Anyone who has taken time to read through the Hebrew Scriptures has to be struck by how unbelievably detailed God is when he gets involved in the creative process. He doesn't simply tell Noah to build a ship; he gives him details of how the ark should be constructed. He doesn't simply tell Solomon to build a temple; he lays out the details of how that temple is to be designed and built. God's process of creation involved meticulous attention to detail, including selection of the clay from which he formed man before the intimate act of breathing life into him.

We are to be guardians of the ideal, the process, and the details. There's an old adage that the devil is in the details, but the artisan understands that when life is a work of art, when we value our craft, when we embrace the elegance of workmanship, it is in the details that we experience the divine.

Moving the dream into the details is the true art of craftsmanship. It is here that we move into the tension of creation and refinement. It's easy to dream but too easy and too tempting to become lost in our dreams. It is too easy to allow our dreams to become an escape from life rather than fuel for life.

In our dreams there is no risk. This is where the creative act is vastly different from a dream. The creative act requires courage and demands action. The creative act moves us from ideation to implementation. If imagination keeps our universe ever expanding, creation holds the universe together. As creation reminds us, vision and details are not mutually exclusive.
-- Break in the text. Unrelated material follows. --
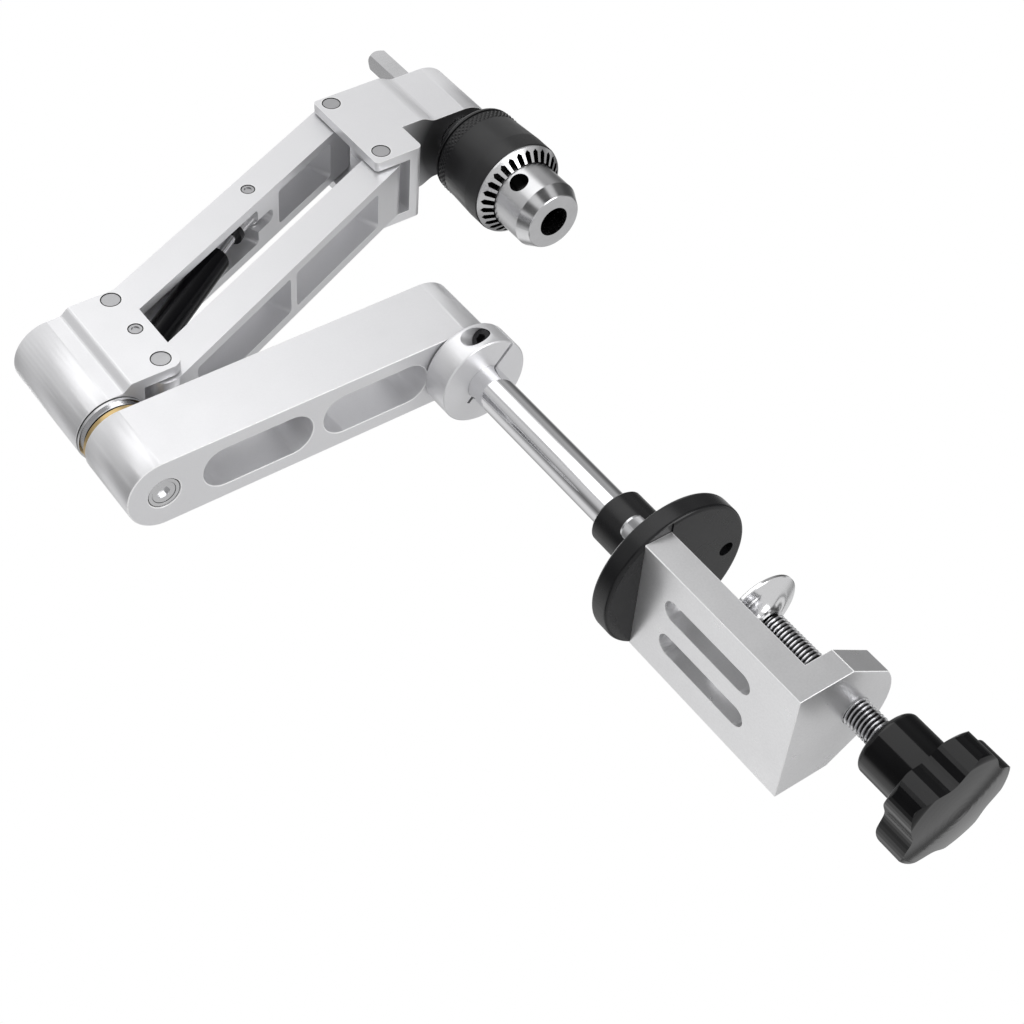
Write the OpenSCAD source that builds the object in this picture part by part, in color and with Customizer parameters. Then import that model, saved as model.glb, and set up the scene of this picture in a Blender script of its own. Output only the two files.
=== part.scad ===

As “big-picture” as the universe is, it is also a study in meticulous attention to detail. Here we are all called to be craftsmen. We are to work at our crafts as our expression of worship, never settling for anything less than mastery. Here we are often confused and misled. We often confuse genius with mastery. Genius is a gift we are given; mastery is the stewardship of our gifts. Our gifts and talents are the fireworks, but our commitment to mastery is the fire. Often genius is the terrain of the young, but mastery is a gift acquired only with time and hard work.